Phosphates were up at $224 million from $206 million. Sales volumes were up at 313,000 mt from 259,000 mt, while prices were down at $713/mt from $795/mt.

Potash sales were off, at $246 million from $259 million. Sales volumes were 512,000 mt, down from 543,000 mt. Prices were up slightly, to $480/mt from $477/mt.

Second-quarter Retail net earnings were $556 million on sales of $5.2 billion, up from $486 million on sales of $4.65 billion. Within this sector, crop nutrient sales moved up to $2.36 billion from $2.11 billion, with crop protection up to $1.73 billion from $1.46 billion and seed at $712 million from $687 million.

Second-quarter Advanced Technology earnings were $14 million on sales of $178 million, up from the year-ago $13 million on sales of $158 million.

Both income and sales were up 14 percent in the first half. Net income was $1 billion ($6.41 per share) on sales of $10.5 billion, compared to the year-ago $889 million ($5.62 per share) on sales of $9.15 billion.

Six-month Retail earnings led the way at $613 million on sales of $7.67 billion, up from $471 million on sales of $6.47 billion. Crop nutrients were up to $3.4 billion from $2.8 billion, crop protection to $2.56 billion from $2.1 billion, and seed to $1.03 billion from $917 million.

Wholesale earnings were $960 million on sales of $2.93 billion, compared to the year-ago $946 million on sales of $2.95 billion. Nitrogen sales were up at $1.13 billion from $1.05 billion. Nitrogen volumes were 2.1 million mt with an average selling price of $536/mt, versus the year-ago 2.18 million mt and $482/mt.

Phosphate sales were $413 million, down from $444 million.
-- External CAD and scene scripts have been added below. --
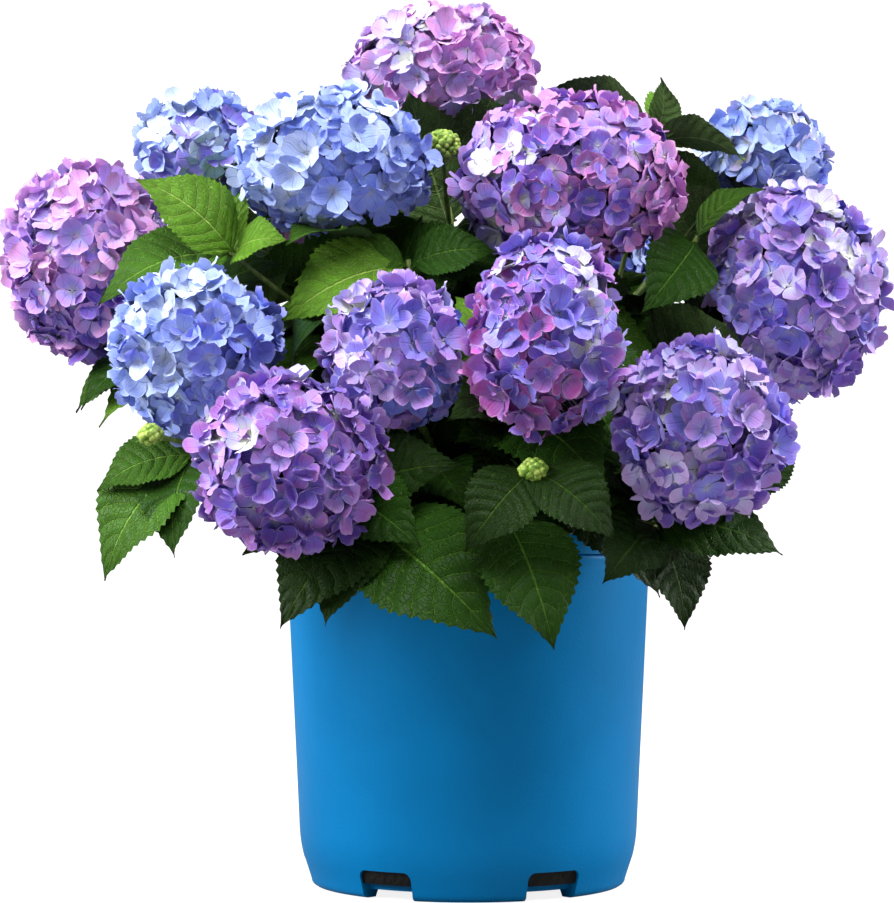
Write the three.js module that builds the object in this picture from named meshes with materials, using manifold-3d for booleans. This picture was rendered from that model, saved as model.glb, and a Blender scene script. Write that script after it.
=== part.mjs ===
// A mophead hydrangea shrub in its plastic nursery pot. Millimetres, +Z up.
// The plant is built round the pot's axis, with the floor at z = 0, and its viewer on the -Y side.
// At the end the whole plant is centred, so the origin is the middle of its footprint on the floor.
import * as THREE from 'three';
import { mergeVertices } from 'three/addons/utils/BufferGeometryUtils.js';
import Module from 'manifold-3d';

const wasm = await Module();
wasm.setup();

// ---- Driving dimensions -------------------------------------------------------------------

const CLEARANCE = 0.3;          // gap between neighbouring pieces
const SEED = 11;

const POT_HEIGHT = 213;
const POT_RIM_RADIUS = 117.5;
const POT_LOW_RADIUS = 108.2;   // at the top of the chamfer round the foot
const POT_CHAMFER_HEIGHT = 25;
const POT_FOOT_RADIUS = 101.7;
const FOOT_EDGE_ROUND = 2.5;
const CHAMFER_EASE_IN = 0.9;    // the chamfer meets the wall in a soft bend, this far in
const CHAMFER_EASE_DOWN = 7;    // and this far down
const POT_WALL = 2.5;
const RIM_ROUND = 4.5;          // the rolled rim
const RIM_CURL = 1.2;           // its inner edge curls in this far
const FOOT_WIDTH = 12;
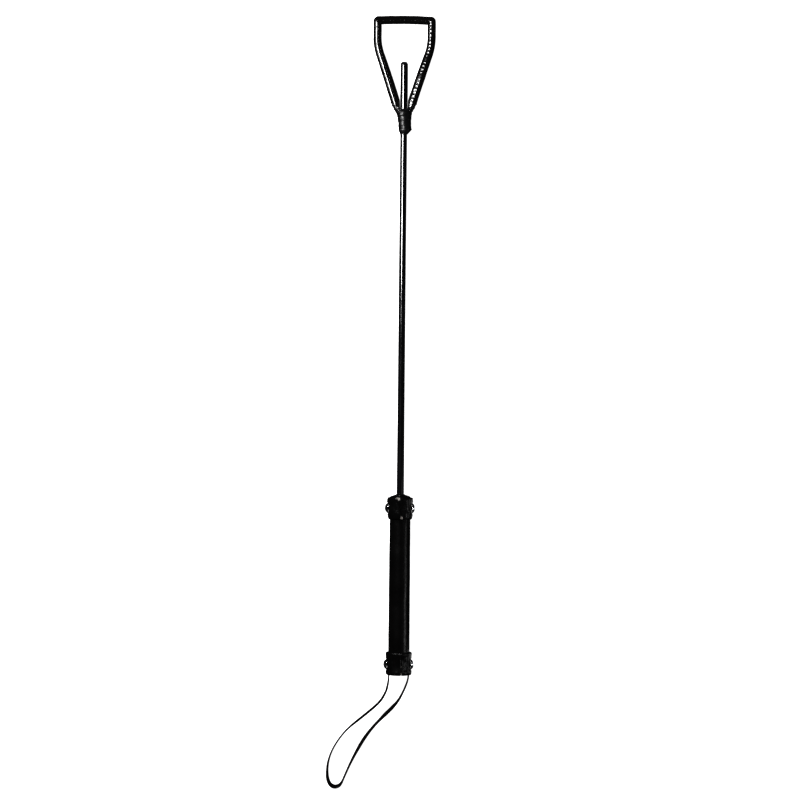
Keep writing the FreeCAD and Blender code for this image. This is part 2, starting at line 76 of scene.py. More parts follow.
def ease(value, low, high):
    """0 below low, 1 above high, and smooth between them."""
    share = np.clip((np.asarray(value, float) - low) / (high - low), 0, 1)
    return share * share * (3 - 2 * share)


def hump(value, middle, width):
    """A bell of height 1 at middle."""
    return np.exp(-(((np.asarray(value, float) - middle) / width) ** 2))


def wander(points, wavelength, seed):
    """Smooth noise from -1 to 1 at an (n, 3) array of points in millimetres."""
    shift = Vector((seed * 17.3, seed * 5.1, seed * 9.7))
    return np.array([noise.noise(Vector(point) / wavelength + shift) for point in points])


# ---------------------------------------------------------------- meshes from rings of points


def mesh_object(name, vertices, faces, uvs):
    """A smooth-shaded object in the row frame from crop millimetres."""
    mesh = bpy.data.meshes.new(name)
    mesh.from_pydata(row_points(vertices).tolist(), [], faces)
    layer = mesh.uv_layers.new(name="UVMap")
    corners = [uvs[vertex] for face in faces for vertex in face]
    layer.data.foreach_set("uv", np.array(corners, float).ravel())
    mesh.polygons.foreach_set("use_smooth", [True] * len(mesh.polygons))
    mesh.update()
    thing = bpy.data.objects.new(name, mesh)
    bpy.context.scene.collection.objects.link(thing)
    return thing


def skin_parts(rings, closed=False, capped=True):
    """Vertices, faces and UVs of a tube through rings, an (m, n, 3) array of points in millimetres."""
    rings = np.asarray(rings, float)
    count, sides = rings.shape[:2]
    vertices = rings.reshape(-1, 3)
    faces = []
    for row in range(count if closed else count - 1):
        here, there = row * sides, (row + 1) % count * sides
        for side in range(sides):
            following = (side + 1) % sides
            faces.append((here + side, here + following, there + following, there + side))
    middles = rings.mean(1)
    steps = np.linalg.norm(np.diff(middles, axis=0), axis=1)
    length = np.concatenate([[0], np.cumsum(steps)])
    # On a lathe with a radial profile the rings' middles may not move, so the length follows a rail instead.
    rail = np.concatenate([[0], np.cumsum(np.linalg.norm(np.diff(rings[:, 0], axis=0), axis=1))])
    length = rail if length[-1] < 0.5 * rail[-1] else length
    share = np.abs(np.linspace(-1, 1, sides, endpoint=False))
    uvs = np.stack([np.tile(share, count), np.repeat(length * MM, sides)], 1)
    if capped and not closed:
        for row, flip in ((0, True), (count - 1, False)):
            vertices = np.vstack([vertices, middles[row]])
            uvs = np.vstack([uvs, [0, length[row] * MM]])
            centre = len(vertices) - 1
            for side in range(sides):
                ends = (row * sides + side, row * sides + (side + 1) % sides)
                faces.append((centre, *(ends[::-1] if flip else ends)))
    return vertices, faces, uvs


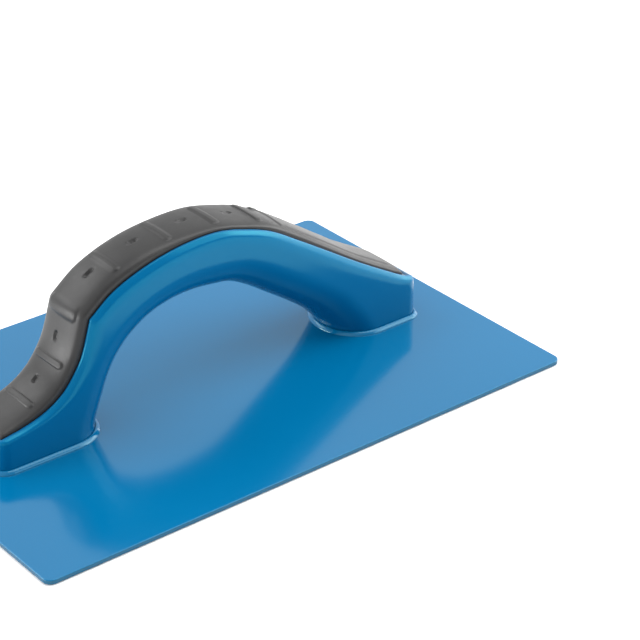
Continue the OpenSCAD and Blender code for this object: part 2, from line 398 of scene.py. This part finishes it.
def moulded_plastic(name, dark, light, painted_steep_shade, roughness, tint, texture):
    """Satin injection-moulded plastic with faint flow marks and a fine spark texture.

    Its colour goes from dark to light in the flow marks, and to a third colour on sides that
    are steep: painted shade, which stands in for the shade that falls on those sides.
    """
    material, link, shader, add = new_material(name)
    place = add("ShaderNodeTexCoord")
    flow = noise(add, link, place, scale=9, detail=2)
    blue = ramp(add, link, flow.outputs["Fac"], [(0.30, dark), (0.70, light)])
    axes = add("ShaderNodeSeparateXYZ")
    link(place.outputs["Normal"], axes.inputs["Vector"])
    # Painted shade: faces that turn away from up fade to the steep colour, which stands in for
    # shade
    painted_shade_fade = ramp(add, link, axes.outputs["Z"], [(0.15, grey(0)), (0.60, grey(1))])
    blend = add("ShaderNodeMix", data_type="RGBA")
    link(painted_shade_fade.outputs["Color"], blend.inputs["Factor"])
    blend.inputs[MIX_A].default_value = (*painted_steep_shade, 1)
    link(blue.outputs["Color"], blend.inputs[MIX_B])
    link(blend.outputs[MIX_RESULT], shader.inputs["Base Color"])
    shader.inputs["Roughness"].default_value = roughness
    shader.inputs["IOR"].default_value = 1.5
    shader.inputs["Specular Tint"].default_value = (*tint, 1)
    grain = noise(add, link, place, scale=2600, detail=2)
    bump(add, link, grain.outputs["Fac"], shader, strength=texture, distance=0.00004)
    return material


def soft_rubber(name):
    """Matt thermoplastic rubber with a fine moulded grain and a soft, uneven sheen."""
    material, link, shader, add = new_material(name)
    place = add("ShaderNodeTexCoord")
    cloud = noise(add, link, place, scale=70, detail=5, roughness=0.6)
    tint = ramp(add, link, cloud.outputs["Fac"],
                [(0.25, (0.012, 0.012, 0.0125)), (0.75, (0.018, 0.018, 0.018))])
    link(tint.outputs["Color"], shader.inputs["Base Color"])
    wear = noise(add, link, place, scale=300, detail=4)
    rough = ramp(add, link, wear.outputs["Fac"], [(0.2, grey(0.35)), (0.8, grey(0.43))])
    link(rough.outputs["Color"], shader.inputs["Roughness"])
    shader.inputs["IOR"].default_value = 1.5
    shader.inputs["Specular IOR Level"].default_value = 0.41
    grain = noise(add, link, place, scale=1800, detail=3)
    bump(add, link, grain.outputs["Fac"], shader, strength=0.35, distance=0.00012)
    return material


def carrier_plastic(name):
    """Plain dark plastic with a spark-eroded texture."""
    material, link, shader, add = new_material(name)
    place = add("ShaderNodeTexCoord")
    cloud = noise(add, link, place, scale=90, detail=3)
    tint = ramp(add, link, cloud.outputs["Fac"],
                [(0.3, (0.020, 0.020, 0.021)), (0.7, (0.030, 0.030, 0.031))])
    link(tint.outputs["Color"], shader.inputs["Base Color"])
    shader.inputs["Roughness"].default_value = 0.55
    grain = noise(add, link, place, scale=2200, detail=2)
    bump(add, link, grain.outputs["Fac"], shader, strength=0.4, distance=0.0001)
    return material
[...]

Volumes were down slightly, to 556,000 mt from 565,000 mt. Prices were down at $742/mt from $786/mt.

Potash sales were $385 million, down from $454 million. Volumes were 791,000 mt, down from 1.02 million mt. Prices were up at $486/mt from $445/mt.

Advanced Tech earnings were $9 million on sales of $313 million, up from the year-ago $8 million on sales of $239 million.

CHS continues to add international assets, buys Brazilian input and grain company

CHS Inc. continues to add to its international assets with another purchase, announced Aug. 1 – Atman, a company based in Goiania, Brazil. The acquisition was executed through the company’s CHS do Brasil entity in that country. Atman is an input distribution and grain origination company operating in Goias, the third largest producing state of Brazil.

“CHS is steadily and strategically expanding its South American grain and crop nutrients business. As part of CHS, Atman will accelerate our growth,” said Stefano Rettore, senior vice president, CHS South America, Sao Paulo, Brazil. “This acquisition will help us further fulfill the CHS aspiration for global commodities expansion by providing expertise in barter operations that are key to the business model in the Brazilian cerrado.”

The Atman acquisition rounds out a series of strategic South American business investments CHS has announced in the last six months. In May, CHS announced it had purchased 25 percent ownership of TCN, a Brazilian logistics company, and also signed a long-term agreement with TCN, securing export terminal access at the Port of Itaqui, Sao Luis, Brazil. In July, CHS acquired 50 percent ownership of Andali, a provider of fertilizer storage and blending services based in Paranagua, Brazil (GM July 9, p. 1).

“CHS is committed to the long-term growth and development of its commodities business in Brazil and across the region. These investments and the expertise that our partners and new employees bring will help us further add value to our owners,” Rettore said.